▶ [Dataset excerpt]

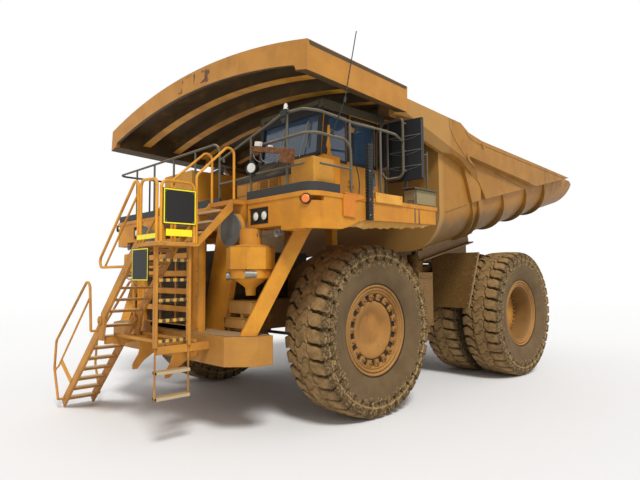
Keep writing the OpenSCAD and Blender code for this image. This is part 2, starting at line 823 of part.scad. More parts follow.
module bed_ribs() {
    color(dusty) {
        for (y = rib_y) difference() {
            along_joint(y, y + rib_t) rib_section();
            trough(seat, y - 1, y + rib_t + 1);
            block([-4000, -1000, joint_at(y) - 20], [4000, 7000, 9000]);
            block([shell_r - shell_half_w, -1000, 0], [shell_half_w - shell_r, 7000, 9000]);
        }
        both_sides() {
            // Side sheet above the joint line, and the box that carries the first two ribs up to the wing
            side_plate([[40, 4760], [640, 4380], [900, joint_at(900)], [5400, joint_at(5400) - 14],
                [4000, 5130], [570, 5270], [40, 5350]], shell_half_w + seat, sheet_x);
            side_plate([[0, 4760], [340, joint_at(340)], [rib_y[1] + rib_t, joint_at(rib_y[1] + rib_t)],
                [rib_y[1] + rib_t, 4500], [300, 4700]], shell_half_w + seat, sheet_x - 15);
            // Wing that narrows down to the joint line, and the top rail behind it
            difference() {
                side_plate([[canopy_face(5260), 5260], [-1900, 5245], [-1640, 5030], [-1391, 4962],
                    [-830, 4830], [-501, 4815], [-245, 4760], [-48, 4681], [230, 4575], [497, 4396],
                    [690, 4150], [770, 4190], [600, 4440], [340, 4640], [90, 4790], [60, 4845],
                    [2950, 4620], [3250, joint_at(3250)], [5400, joint_at(5400) - 14], [4000, 5130],
                    [570, 5270], [40, 5350], [-260, 5490], [-700, 5510], [canopy_face(5590), 5590]],
                    shell_half_w + seat, wing_x);
                slanting_cut([wing_x, -1574, 5169], [wing_x, -46, 4765], [sheet_x - 10, -1391, 4962]);
            }
            // Channel along the floor's outer corner
            along_joint(-760, 1300) difference() {
                polygon([[2180, -1000], [2330, -1000], [2330, -972], [2208, -972], [2208, -780],
                    [2330, -780], [2330, -700], [2180, -700]]);
                shell_section(seat);
            }
        }
    }
}

// A length of the canopy: arched roof, side beams of a given depth, ribs that end at the given
// distances, and a front beam of a given thickness
module canopy_part(half_w, side_h, from, to, rib_ends, beam_t) {
    deep = canopy_t + canopy_rib_h;
    for (end = rib_ends)
        arch(arch_r - deep + flange_t, arch_r - deep, half_w - side_beam_w + 1,
            end - canopy_rib_t - flange_out, min(end + flange_out, to));
    difference() {
        arch(arch_r, arch_r - side_h, half_w, from, to);
        // The space below the ribs, then the bays between them
        arch(arch_r - deep, arch_r - 2 * fascia_h, half_w - side_beam_w, from + beam_t, to + 1);
        for (i = [0 : len(rib_ends) - 1])
            arch(arch_r - canopy_t, arch_r - deep - 1, half_w - side_beam_w,
                i == 0 ? from + beam_t : rib_ends[i - 1], rib_ends[i] - canopy_rib_t);
    }
}

// The space below the front plate, with elliptical ends at the side beams
module front_cut() {
    x = canopy_half_w - side_beam_w;
    rim = arch_r - fascia_h + haunch_h;
    z = sqrt(rim * rim - x * x) - arch_r;
    difference() {
        arch(rim, arch_r - 2 * fascia_h, x, -1, fascia_t + 1);
        both_sides() difference() {
            block([x - haunch_w, -2, z - haunch_h], [x + 1, fascia_t + 2, z + haunch_h]);
            translate([x - haunch_w, -3, z - haunch_h]) rotate([-90, 0, 0])
                cylinder(r = haunch_w, h = fascia_t + 6);
        }
    }
}

module canopy() {
    color(dusty) {
        on_canopy() {
            difference() {
                canopy_part(canopy_half_w, fascia_h, 0, canopy_wide_len, [780, 1560, canopy_wide_len], fascia_t);
                front_cut();
            }
        }
        difference() {
            on_canopy() translate([0, 0, -canopy_drop])
                canopy_part(shell_half_w, fascia_h - 40, canopy_wide_len - 1, canopy_len, [3150, canopy_len], -1);
            block([-shell_half_w - 1, wall_front - seat, 5000],
                [shell_half_w + 1, wall_front + 500, wall_top + seat]);
        }
        // Head plate that stands on the body's front wall
        intersection() {
            on_canopy() translate([0, 0, -canopy_drop])
                arch(arch_r - 1, arch_r - 3 * fascia_h, shell_half_w - 1, canopy_len - 300, canopy_len + 100);
            block([-shell_half_w, wall_front, wall_top + seat],
                [shell_half_w, wall_front + shell_t, canopy_top]);
        }
    }
}

module bed_bolsters() {
    y0 = -650;
    function under(y) = joint_z - shell_r / cos(floor_slope) + y * tan(floor_slope) - seat;
    color(dusty) both_sides() {
        side_plate([[y0, 2150], [y0, under(y0)], [4350, under(4350)], [4350, 2250], [4100, 2100],
            [3900, 2250], [3800, rear_rail_top + 60], [1900, rear_rail_top + 60], [200, 2160]],
            210, 480);
        // Pin that turns in the frame rail
        translate([479, bed_pivot[0], bed_pivot[1]]) rotate([0, 90, 0])
            cylinder(r = 90, h = frame_half_w - 479);
    }
}

// Hoist cylinders. Each rides between its pin on the frame and its ears below the body.

hoist_len = norm(hoist_high - hoist_low);
hoist_lean = atan2(hoist_high[0] - hoist_low[0], hoist_high[1] - hoist_low[1]);

module on_hoist() {
    both_sides() translate([hoist_x, hoist_low[0], hoist_low[1]]) rotate([-hoist_lean, 0, 0])
        children();
}

module hoist_barrels() {
    color(dusty) on_hoist() difference() {
        union() {
            rotate([0, 90, 0]) cylinder(r = 130, h = 160, center = true);
            cylinder(r = 180, h = 1650);
        }
        rotate([0, 90, 0]) cylinder(r = 70 + seat, h = 400, center = true);
        translate([0, 0, 150]) cylinder(r = 140 + seat, h = 1600);
    }
}

module hoist_middles() {
    color(steel) on_hoist() difference() {
        translate([0, 0, 150 + seat]) cylinder(r = 140, h = 1510);
        translate([0, 0, 200]) cylinder(r = 100 + seat, h = 1600);
    }
}

module hoist_rods() {
    color(steel) on_hoist() {
        translate([0, 0, 200 + seat]) cylinder(r = 100, h = hoist_len - 300);
        translate([0, 0, hoist_len]) rotate([0, 90, 0]) difference() {
            cylinder(r = 120, h = 160, center = true);
            cylinder(r = 70, h = 170, center = true);
        }
    }
}

// Front axle

module knuckle(s) {
    color(dusty) translate([s * kingpin_x, front_y, 0]) {
        translate([0, 0, knuckle_low]) cylinder(r = 170, h = knuckle_top - knuckle_low);
        translate([0, 0, axle_z]) rotate([0, s * 90, 0]) cylinder(r = 150, h = 760);
        block([-80, 0, tie_z + 40 + seat], [80, arm_back, tie_z + 120]);
        translate([0, arm_back, tie_z + 40 + seat]) cylinder(r = 80, h = 80 - seat);
    }
}

module knuckle_left() { knuckle(1); }
module knuckle_right() { knuckle(-1); }

module tie_rod() {
    color(steel) {
        for (s = [-1, 1]) translate([s * kingpin_x, front_y + arm_back, tie_z - 40])
            cylinder(r = 80, h = 80);
        bar([-kingpin_x, front_y + arm_back, tie_z], [kingpin_x, front_y + arm_back, tie_z], 70);
    }
}

// Wheels

flange_r = rim_r + 127;

module tyre() {
    carcass = tyre_r - lug_h;
    half = tyre_w / 2;
    color(rubber) {
        turned_x([[rim_r + seat, -290], [flange_r, -290], [flange_r + seat, -331], [1000, -half + 20], [1200, -half + 10],
            [carcass - 60, -half + 40], [carcass, -half + 120], [carcass, half - 120],
            [carcass - 60, half - 40], [1200, half - 10], [1000, half - 20],
            [flange_r + seat, 331], [flange_r, 290], [rim_r + seat, 290]]);
        for (s = [0, 1], i = [0 : lug_count - 1])
            rotate([(i + s / 2) * 360 / lug_count, 0, 0]) mirror([s, 0, 0])
                face_plate([[60, carcass - 40], [60, lug_flat], [half - 90, lug_flat],
                    [half, carcass - 60], [half, carcass - 160]], -lug_half, lug_half);
    }
}

// A rim with its web. The face points run from the outer flange in to the bore, as [radius, x].
module rim(bore, face) {
    color(dusty) turned_x(concat([[bore, -200], [420, -200], [rim_r - 40, -260], [rim_r - 40, -330],
        [flange_r - seat, -330], [flange_r - seat, -290 - seat], [rim_r, -290 - seat],
        [rim_r, 290 + seat], [flange_r - seat, 290 + seat], [flange_r - seat, 335], [flange_r - 25, 335],
        [flange_r - 38, 315], [flange_r - 58, 315], [flange_r - 70, 330], [flange_r - 90, 326],
        [flange_r - 100, 300], [flange_r - 120, 306], [flange_r - 135, 306]], face));
}

module at_front(s) { translate([s * front_track, front_y, axle_z]) mirror([s > 0 ? 0 : 1, 0, 0]) children(); }

clamp_count = 18;

module front_rim() {
    rim(150 + seat, [[rim_r - 14, 262], [rim_r - 22, 240], [502, 240], [490, 120], [150 + seat, 120]]);
    color(dusty) {
        // Dished cover over the hub
        turned_x([[0, 80], [0, 165], [262, 165], [320, 200], [380, 232], [440, 256], [478, 262],
            [494, 256], [503, 239], [503, 119], [400, 80]]);
        // Wedge clamps that hold the rim
        for (i = [0 : clamp_count - 1]) rotate([i * 360 / clamp_count, 0, 0])
            block([230, -46, 515], [285, 46, rim_r - 22]);
    }
}

module front_tyre_left() { at_front(1) tyre(); }
module front_rim_left() { at_front(1) front_rim(); }
module front_tyre_right() { at_front(-1) tyre(); }
module front_rim_right() { at_front(-1) front_rim(); }

module at_rear(s) { translate([s * rear_track, rear_y, axle_z]) mirror([s > 0 ? 0 : 1, 0, 0]) children(); }

module rear_tyres() {
    tyre();
    translate([-twin_gap, 0, 0]) tyre();
}

module rear_rims() {
    well = [[rim_r - 22, 270], [rim_r - 42, 200], [rim_r - 54, -110], [rim_r - 62, -150], [260 + seat, -150]];
    rim(260 + seat, well);
    translate([-twin_gap, 0, 0]) rim(260 + seat, well);
    color(dusty) {
        turned_x([[260 + seat, -twin_gap + 100], [420, -twin_gap + 100], [420, -190],
            [260 + seat, -190]]);
        // Cover of the wheel motor, deep in the rim
        turned_x([[0, -190], [0, -86], [440, -96], [462, -100], [470, -116], [545, -118], [556, -130],
            [556, -151], [400, -190]]);
    }
}

module rear_tyres_left() { at_rear(1) rear_tyres(); }
module rear_rims_left() { at_rear(1) rear_rims(); }
module rear_tyres_right() { at_rear(-1) rear_tyres(); }
module rear_rims_right() { at_rear(-1) rear_rims(); }

frame();
front_bumper();
grille();
radiator();
engine();
drive_line();
front_suspension();
rear_axle();
fuel_tank();
hydraulic_tank();
deck();
deck_struts();
deck_rails();
access_stair();
stair_rails();
number_boards();
air_cleaners();
lamps();
cab_shell();
cab_glass();
cab_interior();
cab_lockers();
mirrors();
mast();
rock_guards();
bed_shell();
bed_ribs();
canopy();
bed_bolsters();
hoist_barrels();
hoist_middles();
hoist_rods();
knuckle_left();
knuckle_right();
tie_rod();
front_tyre_left();
front_rim_left();
front_tyre_right();
front_rim_right();
rear_tyres_left();
rear_rims_left();
rear_tyres_right();
rear_rims_right();
door_left();
door_glass_left();
door_right();
door_glass_right();
lower_stair();
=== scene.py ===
"""Looks of the mining dump truck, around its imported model. Metres, X to its left, Y to its tail, Z up."""

import math

import bmesh
import bpy
import numpy as np
from mathutils import Matrix, Vector


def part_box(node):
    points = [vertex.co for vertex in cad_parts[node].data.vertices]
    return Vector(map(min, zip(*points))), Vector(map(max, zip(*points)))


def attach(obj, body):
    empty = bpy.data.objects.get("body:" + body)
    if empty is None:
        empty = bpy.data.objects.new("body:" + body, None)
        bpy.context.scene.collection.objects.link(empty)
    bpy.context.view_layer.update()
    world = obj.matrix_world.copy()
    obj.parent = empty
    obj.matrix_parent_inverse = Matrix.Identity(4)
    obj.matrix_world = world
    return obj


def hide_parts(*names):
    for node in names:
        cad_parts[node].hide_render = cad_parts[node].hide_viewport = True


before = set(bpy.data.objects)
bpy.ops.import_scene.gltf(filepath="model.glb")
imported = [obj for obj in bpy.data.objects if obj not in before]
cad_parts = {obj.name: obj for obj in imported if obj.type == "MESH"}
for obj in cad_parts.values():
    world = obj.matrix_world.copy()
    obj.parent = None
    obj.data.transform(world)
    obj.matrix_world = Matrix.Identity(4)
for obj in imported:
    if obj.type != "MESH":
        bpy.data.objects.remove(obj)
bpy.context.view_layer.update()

# Camera: it stands low off the truck's left front corner, at about a tall person's head height. Its place,
# turn and lens come from the wheels, the canopy's corners and the stair as the photograph shows them.

camera_at = (8.530, -9.579, 2.452)
camera_yaw, camera_pitch, camera_roll = 45.643, 3.788, -0.461
camera_lens, camera_reach = 29.40, 400
turn = (
    Matrix.Rotation(math.radians(camera_yaw), 4, "Z")
    @ Matrix.Rotation(math.radians(90 + camera_pitch), 4, "X")
    @ Matrix.Rotation(math.radians(camera_roll), 4, "Z")
)
camera_data = bpy.data.cameras.new("camera")
camera_data.lens = camera_lens
camera_data.clip_end = camera_reach
camera = bpy.data.objects.new("camera", camera_data)
camera.matrix_world = Matrix.Translation(camera_at) @ turn
bpy.context.scene.collection.objects.link(camera)
bpy.context.scene.camera = camera
bpy.context.scene.view_settings.view_transform = "Standard"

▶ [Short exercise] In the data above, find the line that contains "bed_ribs();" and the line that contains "# turn and lens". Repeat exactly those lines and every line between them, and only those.

▶ [Solution to this problem]
bed_ribs();
canopy();
bed_bolsters();
hoist_barrels();
hoist_middles();
hoist_rods();
knuckle_left();
knuckle_right();
tie_rod();
front_tyre_left();
front_rim_left();
front_tyre_right();
front_rim_right();
rear_tyres_left();
rear_rims_left();
rear_tyres_right();
rear_rims_right();
door_left();
door_glass_left();
door_right();
door_glass_right();
lower_stair();
=== scene.py ===
"""Looks of the mining dump truck, around its imported model. Metres, X to its left, Y to its tail, Z up."""

import math

import bmesh
import bpy
import numpy as np
from mathutils import Matrix, Vector


def part_box(node):
    points = [vertex.co for vertex in cad_parts[node].data.vertices]
    return Vector(map(min, zip(*points))), Vector(map(max, zip(*points)))


def attach(obj, body):
    empty = bpy.data.objects.get("body:" + body)
    if empty is None:
        empty = bpy.data.objects.new("body:" + body, None)
        bpy.context.scene.collection.objects.link(empty)
    bpy.context.view_layer.update()
    world = obj.matrix_world.copy()
    obj.parent = empty
    obj.matrix_parent_inverse = Matrix.Identity(4)
    obj.matrix_world = world
    return obj


def hide_parts(*names):
    for node in names:
        cad_parts[node].hide_render = cad_parts[node].hide_viewport = True


before = set(bpy.data.objects)
bpy.ops.import_scene.gltf(filepath="model.glb")
imported = [obj for obj in bpy.data.objects if obj not in before]
cad_parts = {obj.name: obj for obj in imported if obj.type == "MESH"}
for obj in cad_parts.values():
    world = obj.matrix_world.copy()
    obj.parent = None
    obj.data.transform(world)
    obj.matrix_world = Matrix.Identity(4)
for obj in imported:
    if obj.type != "MESH":
        bpy.data.objects.remove(obj)
bpy.context.view_layer.update()

# Camera: it stands low off the truck's left front corner, at about a tall person's head height. Its place,
# turn and lens come from the wheels, the canopy's corners and the stair as the photograph shows them.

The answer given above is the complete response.